# EXERCISE DIRECTIONS
Write out the listing in full, matching it word for word.

# DATASET EXTRACT

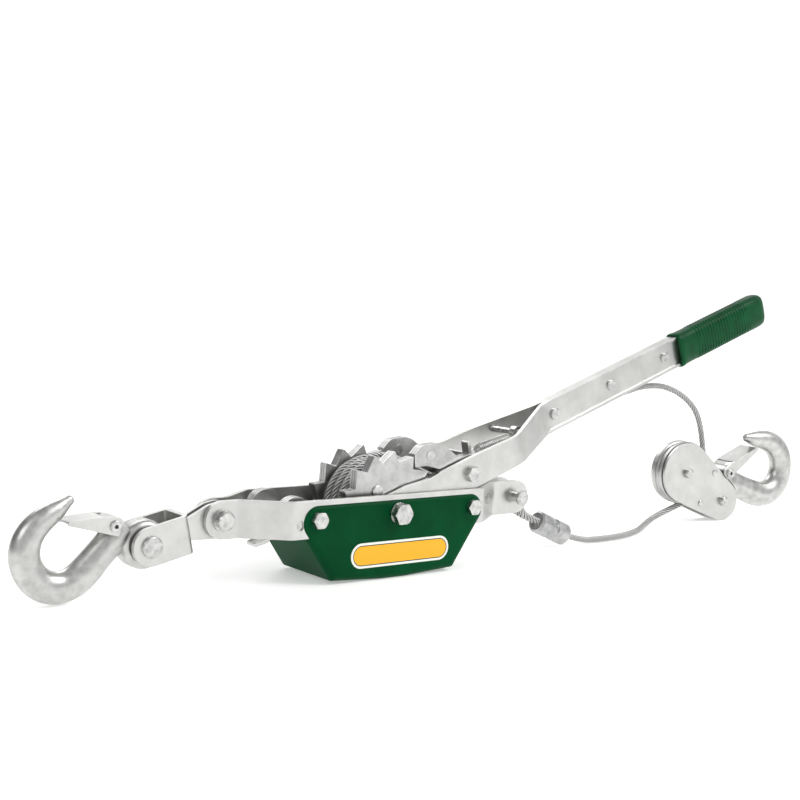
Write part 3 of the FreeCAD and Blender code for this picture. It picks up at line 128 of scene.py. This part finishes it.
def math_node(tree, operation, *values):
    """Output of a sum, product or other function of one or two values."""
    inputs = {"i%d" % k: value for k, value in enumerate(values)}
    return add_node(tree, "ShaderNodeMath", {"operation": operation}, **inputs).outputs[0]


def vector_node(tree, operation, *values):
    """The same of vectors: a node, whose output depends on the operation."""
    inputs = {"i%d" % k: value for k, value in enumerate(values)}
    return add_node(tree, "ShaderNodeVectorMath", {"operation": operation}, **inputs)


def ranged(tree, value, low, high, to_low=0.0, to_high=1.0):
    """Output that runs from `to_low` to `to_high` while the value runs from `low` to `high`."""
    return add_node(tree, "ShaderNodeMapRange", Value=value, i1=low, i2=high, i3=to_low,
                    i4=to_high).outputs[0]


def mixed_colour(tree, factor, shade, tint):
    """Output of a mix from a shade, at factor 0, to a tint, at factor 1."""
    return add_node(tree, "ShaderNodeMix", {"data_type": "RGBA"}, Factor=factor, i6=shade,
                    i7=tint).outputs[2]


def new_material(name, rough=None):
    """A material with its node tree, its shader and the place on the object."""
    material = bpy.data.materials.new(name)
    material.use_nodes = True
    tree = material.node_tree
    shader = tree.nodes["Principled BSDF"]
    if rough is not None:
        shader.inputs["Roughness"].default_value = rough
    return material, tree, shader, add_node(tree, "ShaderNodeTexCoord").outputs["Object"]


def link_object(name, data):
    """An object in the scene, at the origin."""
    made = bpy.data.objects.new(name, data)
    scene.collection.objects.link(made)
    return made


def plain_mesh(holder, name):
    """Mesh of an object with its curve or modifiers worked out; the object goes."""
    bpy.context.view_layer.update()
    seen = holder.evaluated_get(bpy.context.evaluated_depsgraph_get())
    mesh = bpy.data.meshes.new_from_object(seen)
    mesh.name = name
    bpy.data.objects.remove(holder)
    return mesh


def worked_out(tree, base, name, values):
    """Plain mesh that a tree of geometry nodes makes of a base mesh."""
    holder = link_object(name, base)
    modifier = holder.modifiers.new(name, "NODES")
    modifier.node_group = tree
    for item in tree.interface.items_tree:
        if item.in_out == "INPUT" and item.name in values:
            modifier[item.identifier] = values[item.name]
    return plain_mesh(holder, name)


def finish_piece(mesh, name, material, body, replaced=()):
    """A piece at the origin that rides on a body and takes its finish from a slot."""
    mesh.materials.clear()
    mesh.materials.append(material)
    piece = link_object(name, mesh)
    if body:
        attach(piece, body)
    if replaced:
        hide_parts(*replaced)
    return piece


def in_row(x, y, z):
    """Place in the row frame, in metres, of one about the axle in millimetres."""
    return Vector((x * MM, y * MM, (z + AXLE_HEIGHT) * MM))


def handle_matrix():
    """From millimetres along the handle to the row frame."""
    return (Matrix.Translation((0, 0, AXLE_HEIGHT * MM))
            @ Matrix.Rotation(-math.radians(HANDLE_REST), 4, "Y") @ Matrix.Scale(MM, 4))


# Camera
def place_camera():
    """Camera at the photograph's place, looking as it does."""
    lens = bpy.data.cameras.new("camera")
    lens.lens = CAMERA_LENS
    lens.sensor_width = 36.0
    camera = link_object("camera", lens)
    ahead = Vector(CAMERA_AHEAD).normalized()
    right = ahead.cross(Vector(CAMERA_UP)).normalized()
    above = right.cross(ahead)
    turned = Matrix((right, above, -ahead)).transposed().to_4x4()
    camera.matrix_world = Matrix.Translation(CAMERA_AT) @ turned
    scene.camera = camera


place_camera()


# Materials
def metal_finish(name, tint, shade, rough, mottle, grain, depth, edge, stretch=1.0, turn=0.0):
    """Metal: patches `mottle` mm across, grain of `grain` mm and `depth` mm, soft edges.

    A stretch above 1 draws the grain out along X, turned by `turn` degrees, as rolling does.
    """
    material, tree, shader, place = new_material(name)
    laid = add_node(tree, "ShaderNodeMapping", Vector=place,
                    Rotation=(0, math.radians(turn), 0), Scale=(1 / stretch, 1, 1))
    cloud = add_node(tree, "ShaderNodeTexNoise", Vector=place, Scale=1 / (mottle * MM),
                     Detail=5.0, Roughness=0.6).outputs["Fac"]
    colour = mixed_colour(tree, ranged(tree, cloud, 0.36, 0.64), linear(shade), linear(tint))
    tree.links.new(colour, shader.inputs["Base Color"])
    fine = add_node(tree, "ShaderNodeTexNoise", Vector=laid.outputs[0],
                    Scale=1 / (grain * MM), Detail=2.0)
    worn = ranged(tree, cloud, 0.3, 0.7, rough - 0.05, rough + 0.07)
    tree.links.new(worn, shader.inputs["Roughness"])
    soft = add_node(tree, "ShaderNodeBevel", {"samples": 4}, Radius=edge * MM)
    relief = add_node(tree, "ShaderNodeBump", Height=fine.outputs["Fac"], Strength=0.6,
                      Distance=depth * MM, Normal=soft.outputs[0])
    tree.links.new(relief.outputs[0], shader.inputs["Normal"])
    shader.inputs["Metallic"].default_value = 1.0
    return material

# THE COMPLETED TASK
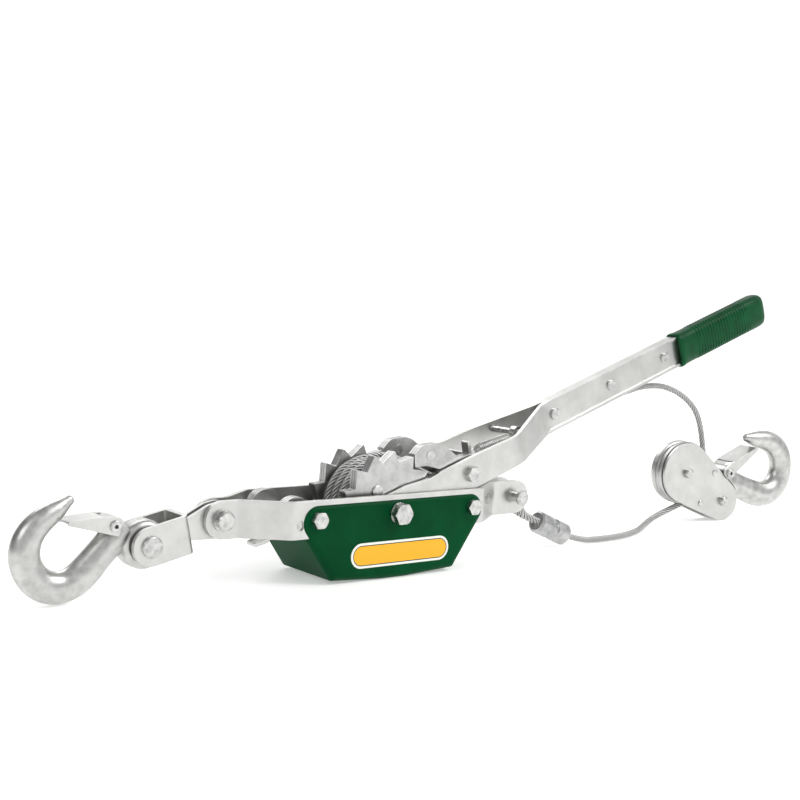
Write part 3 of the FreeCAD and Blender code for this picture. It picks up at line 128 of scene.py. This part finishes it.
def math_node(tree, operation, *values):
    """Output of a sum, product or other function of one or two values."""
    inputs = {"i%d" % k: value for k, value in enumerate(values)}
    return add_node(tree, "ShaderNodeMath", {"operation": operation}, **inputs).outputs[0]


def vector_node(tree, operation, *values):
    """The same of vectors: a node, whose output depends on the operation."""
    inputs = {"i%d" % k: value for k, value in enumerate(values)}
    return add_node(tree, "ShaderNodeVectorMath", {"operation": operation}, **inputs)


def ranged(tree, value, low, high, to_low=0.0, to_high=1.0):
    """Output that runs from `to_low` to `to_high` while the value runs from `low` to `high`."""
    return add_node(tree, "ShaderNodeMapRange", Value=value, i1=low, i2=high, i3=to_low,
                    i4=to_high).outputs[0]


def mixed_colour(tree, factor, shade, tint):
    """Output of a mix from a shade, at factor 0, to a tint, at factor 1."""
    return add_node(tree, "ShaderNodeMix", {"data_type": "RGBA"}, Factor=factor, i6=shade,
                    i7=tint).outputs[2]


def new_material(name, rough=None):
    """A material with its node tree, its shader and the place on the object."""
    material = bpy.data.materials.new(name)
    material.use_nodes = True
    tree = material.node_tree
    shader = tree.nodes["Principled BSDF"]
    if rough is not None:
        shader.inputs["Roughness"].default_value = rough
    return material, tree, shader, add_node(tree, "ShaderNodeTexCoord").outputs["Object"]


def link_object(name, data):
    """An object in the scene, at the origin."""
    made = bpy.data.objects.new(name, data)
    scene.collection.objects.link(made)
    return made


def plain_mesh(holder, name):
    """Mesh of an object with its curve or modifiers worked out; the object goes."""
    bpy.context.view_layer.update()
    seen = holder.evaluated_get(bpy.context.evaluated_depsgraph_get())
    mesh = bpy.data.meshes.new_from_object(seen)
    mesh.name = name
    bpy.data.objects.remove(holder)
    return mesh


def worked_out(tree, base, name, values):
    """Plain mesh that a tree of geometry nodes makes of a base mesh."""
    holder = link_object(name, base)
    modifier = holder.modifiers.new(name, "NODES")
    modifier.node_group = tree
    for item in tree.interface.items_tree:
        if item.in_out == "INPUT" and item.name in values:
            modifier[item.identifier] = values[item.name]
    return plain_mesh(holder, name)


def finish_piece(mesh, name, material, body, replaced=()):
    """A piece at the origin that rides on a body and takes its finish from a slot."""
    mesh.materials.clear()
    mesh.materials.append(material)
    piece = link_object(name, mesh)
    if body:
        attach(piece, body)
    if replaced:
        hide_parts(*replaced)
    return piece


def in_row(x, y, z):
    """Place in the row frame, in metres, of one about the axle in millimetres."""
    return Vector((x * MM, y * MM, (z + AXLE_HEIGHT) * MM))


def handle_matrix():
    """From millimetres along the handle to the row frame."""
    return (Matrix.Translation((0, 0, AXLE_HEIGHT * MM))
            @ Matrix.Rotation(-math.radians(HANDLE_REST), 4, "Y") @ Matrix.Scale(MM, 4))


# Camera
def place_camera():
    """Camera at the photograph's place, looking as it does."""
    lens = bpy.data.cameras.new("camera")
    lens.lens = CAMERA_LENS
    lens.sensor_width = 36.0
    camera = link_object("camera", lens)
    ahead = Vector(CAMERA_AHEAD).normalized()
    right = ahead.cross(Vector(CAMERA_UP)).normalized()
    above = right.cross(ahead)
    turned = Matrix((right, above, -ahead)).transposed().to_4x4()
    camera.matrix_world = Matrix.Translation(CAMERA_AT) @ turned
    scene.camera = camera


place_camera()


# Materials
def metal_finish(name, tint, shade, rough, mottle, grain, depth, edge, stretch=1.0, turn=0.0):
    """Metal: patches `mottle` mm across, grain of `grain` mm and `depth` mm, soft edges.

    A stretch above 1 draws the grain out along X, turned by `turn` degrees, as rolling does.
    """
    material, tree, shader, place = new_material(name)
    laid = add_node(tree, "ShaderNodeMapping", Vector=place,
                    Rotation=(0, math.radians(turn), 0), Scale=(1 / stretch, 1, 1))
    cloud = add_node(tree, "ShaderNodeTexNoise", Vector=place, Scale=1 / (mottle * MM),
                     Detail=5.0, Roughness=0.6).outputs["Fac"]
    colour = mixed_colour(tree, ranged(tree, cloud, 0.36, 0.64), linear(shade), linear(tint))
    tree.links.new(colour, shader.inputs["Base Color"])
    fine = add_node(tree, "ShaderNodeTexNoise", Vector=laid.outputs[0],
                    Scale=1 / (grain * MM), Detail=2.0)
    worn = ranged(tree, cloud, 0.3, 0.7, rough - 0.05, rough + 0.07)
    tree.links.new(worn, shader.inputs["Roughness"])
    soft = add_node(tree, "ShaderNodeBevel", {"samples": 4}, Radius=edge * MM)
    relief = add_node(tree, "ShaderNodeBump", Height=fine.outputs["Fac"], Strength=0.6,
                      Distance=depth * MM, Normal=soft.outputs[0])
    tree.links.new(relief.outputs[0], shader.inputs["Normal"])
    shader.inputs["Metallic"].default_value = 1.0
    return material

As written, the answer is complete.